Today, I see no families so devout that they will ride on horseback or even in a car for miles to purchase a Bible. Nor, do I see families gather together to worship in the absence of a minister. The church, in its social role, held the community together, provided an opportunity to gather, to participate in group behaviour. It provided leardership.

The ministers, in spite of often being poverty stricken, were still important figures. Today, they are in short supply, still paid badly, preach to half-empty churches, are collateral damage to scandal, are no longer the best educated individual in the community, and no longer have the social status they once enjoyed. Society grows more secular by the day and while sects appear whose beliefs and behaviours, while claiming to be Christian, are bizarre.

We can support the religious aspect of our  heritage by going to church. If parishoners want, if there are enough of them of Icelandic background, it can become a centre for the learning of the Icelandic language and history and genealogy. If parishoners want.

We can make an effort, through the church, or through the Icelandic clubs, to actually learn about Iceland‘s church history. The same is true for the church history of religion in the Icelandic population in North America. However, even after all this time, there are still sensitivities over religious conflict from earlier times. The unspoken choice has been to avoid our religious history rather than risk inciting old conflicst. It seems a strange choice given that our problem is that most people don‘t care. When was the last time you had a serious discussion about the importance of the church in daily life in Icleand or New Icleand?

Unfortunately, we‘ve lost the physical evidence of our religous heritage. I grieve the loss of the wooden churches at Gimli, Riverton and Hnausa. Many years ago, I saw the Hnausa church. It was small, beautiful, surely an act of art to God. I saw it after it was vandalized. One would have thought it had been overrun by the bitter enemies of Christianity.No church stands there now. What was lost was not just a place of worship but a symbol of our heritage.

We are fortunate in having the Unitarian church in Gimli preserved. It was built in 1905 and, at least, gives an indication that religion did play an important part in the Icelanders daily life. Here, we need to take a lesson I was taught in the catacombs under Kiev by my Communist guide. We had travelled for a long time along the tunnels, with bodies on every side, then came to caves filled with gold and silver religous items. I was amazed. I said to my guide, “How is it that they are here?“ He replied, “It is not because they are religous. It is because they are our history.“ I think that the members of our Icelandic North American community need to take that lesson to heart. Lutheran, Unitarian, United, Catholic, Agnostic, Heathen, whatever, we need to preserve our history. Support the preservation of our history.
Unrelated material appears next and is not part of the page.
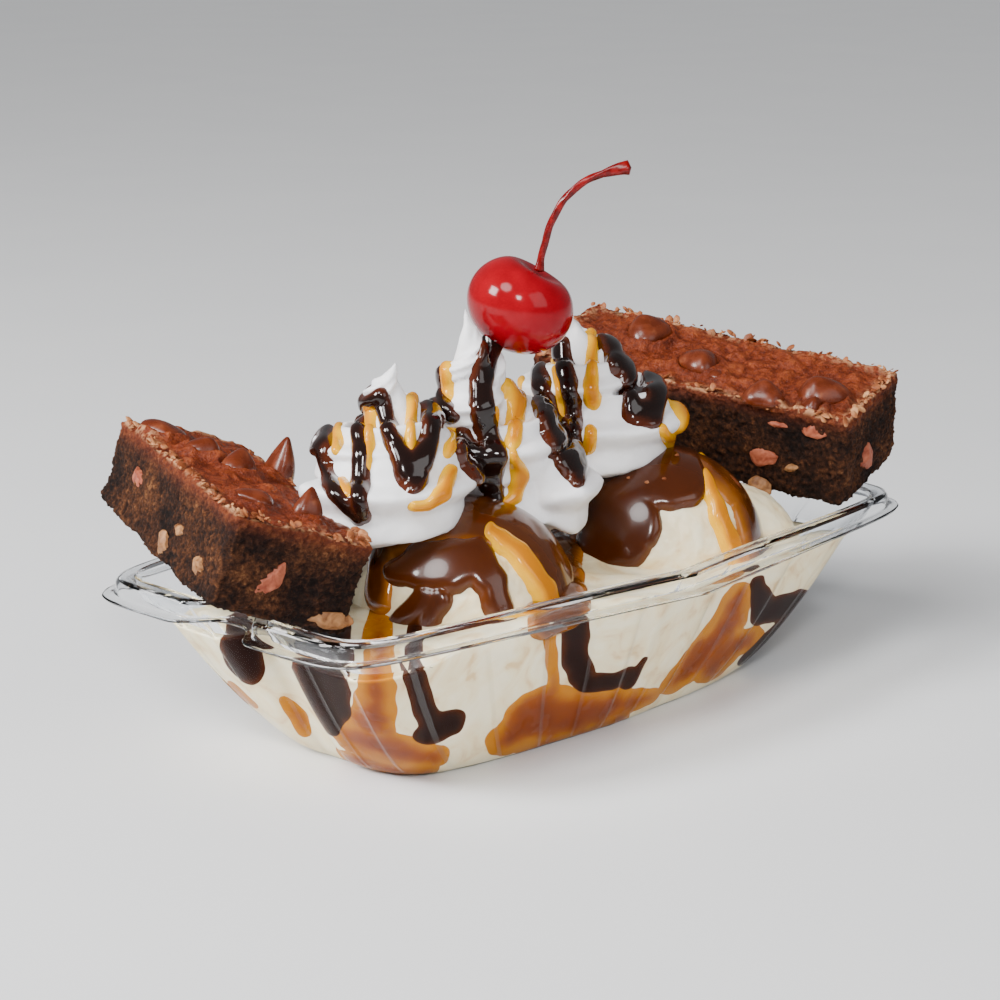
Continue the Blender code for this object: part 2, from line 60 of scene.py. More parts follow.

The same is true for the Vikur Lutheran church in Mountain. Our ancestors, only nine years after the settlement in New Iceland, thought having a church was so important that they built this church. Now, it needs a new roof. The cost shouldn‘t fall only on the local people. Or only the Americans. It is our history. It is our heritage.

Thank goodness the people of Markerville have preserved the Markerville Lutheran Church.

Today, we get DPT shots. Mothers and fathers don‘t have to pray to God that their children don‘t die in their arms from diptheria. Read Wasteland with Words to find out what that was like when they had nothing but prayer. But just because we now have science to ask for help, doesn‘t mean that understanding and preserving our religious past can‘t help preserve our heritage. If we don‘t, we‘ll never understand who we are or why we are the way we are.